Por muito que uma pessoa seja doida por dar cambalhotas, lá chegará a altura – algures entre a nona e a 32ª cambalhota consecutivas – em que nós não queremos mais sexo, mas apenas que nos deixem em paz a dormir.

Para mim, o prazer de montar caixotes de papelão, enchê-los com livros, CDs e DVDs, revesti-los com aquela fita cola larga e castanha, e identificar com um marcador o conteúdo da embalagem e o presumível local de destino, esgotou-se ao fim de sete caixas – faltavam ainda 274, como mais tarde vim a constatar.

Se eu fosse ao George W. Bush, antes de sair da Casa Branca tinha submetido os presos de Guantanamo à terrível tortura de empacotar as coisas dele, afim de serem transferidas no Air Force One para o seu rancho no Texas.

Empacotar é uma temível tortura que recomendo a todos desejem ao vosso pior inimigo. Acho preferível ver o Bom Dia Portugal, do princípio ao fim (intervalos incluídos) do que passar esse tempo a fazer encher caixas de cartão canelado.

Qui | 21.05.09

A primeira das muitas reflexões suscitadas pela minha mudança para o código postal 4100-115

Jorge Fiel

Começo aos poucos a recompor-me da experiência traumatizante que constituiu a minha mudança de residência - do código postal 4150-596 para o 4100-115 - que ocorreu entre as 9h00 do dia 30 de Abril e às 2h30 da manhã do dia 1 de Maio.

Vinte dias volvidos sobre essa data de fraca memória, ainda não sei onde param metade das minhas coisas e no escritório os livros estão espalhados sem critério pelas estantes e montes construídos no chão que não raro derrubo quando tenho de abrir caminho entre a porta de entrada e a cadeira de jardim onde estou provisoriamente alojado, enquanto o estofador não devolve o trono onde habitualmente me sento quando estou ao computador.

Vou tentar regressar ao ritmo diário de postagem, no regime de semana à inglesa (ou seja descanso absoluto ao sábado e domingo) mas não garanto nada.

A única coisa que me sinto em condições de garantir é que ocuparei os tempos mais próximos a discorrer sobre as peripécias da mudança e a proceder a um inventário casual e despreocupado de algumas relíquias que redescobri e que inspiram a primeira das minhas reflexões sobre a mudança de casa, que tentarei formular na observância do rigor cientifico de antepassados como Lavoisier.

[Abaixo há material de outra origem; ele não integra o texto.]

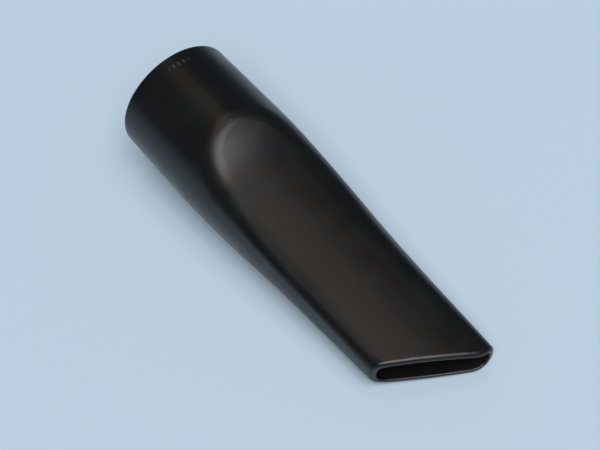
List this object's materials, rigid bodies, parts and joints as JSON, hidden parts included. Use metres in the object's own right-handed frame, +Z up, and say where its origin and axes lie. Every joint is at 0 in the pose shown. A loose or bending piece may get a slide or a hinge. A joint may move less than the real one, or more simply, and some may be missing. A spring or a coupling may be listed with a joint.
{
  "type": "vacuum crevice tool",
  "caption": "Hollow one-piece crevice nozzle: a round push-fit socket that scoops down to a flat tapered blade with a slanted slit mouth.",
  "frame": {"origin": "centre of the bounding box's underside, on the surface that the tool lies on", "axes": "+X runs from the socket to the mouth, seen from above, +Z is up, +Y is the side of the longer mouth corner; the socket's axis lies in the XZ plane, 7.90 degrees nose down"},
  "size_m": [0.127, 0.0386, 0.0417],
  "materials": {
    "black_plastic": "satin, fine moulded grain"
  },
  "bodies": {
    "root": {"crevice_tool": "black_plastic"}
  },
  "joints": []
}
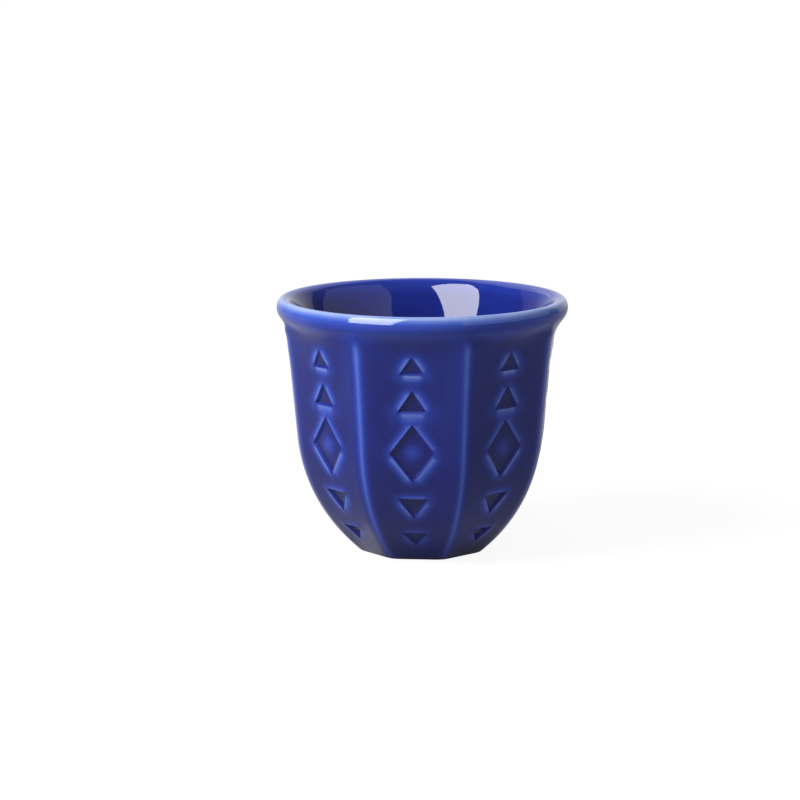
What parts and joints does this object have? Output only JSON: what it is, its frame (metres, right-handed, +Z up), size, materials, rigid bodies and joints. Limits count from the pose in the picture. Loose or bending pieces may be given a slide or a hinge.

Lavoisier disse que na Natureza nada se perde, nada se cria, tudo se transforma.

Jorge Fiel (adoro referir-me a mim próprio na terceira pessoa, como fazem os futebolistas) diz que numa mudança de casa se perde o rasto a muitas coisas (na maior parte dos casos objectos de primeira necessidade, como as pastilhas para a tensão arterial), redescobrem-se outras (na maior parte dos casos inutilidades, como os meus passes do STCP de 1976 e de 1979) e partem-se metade das peças de artesanato em que temos mais estima (como, por exemplo, O Amor é Cego, das manas Flores de Estremoz).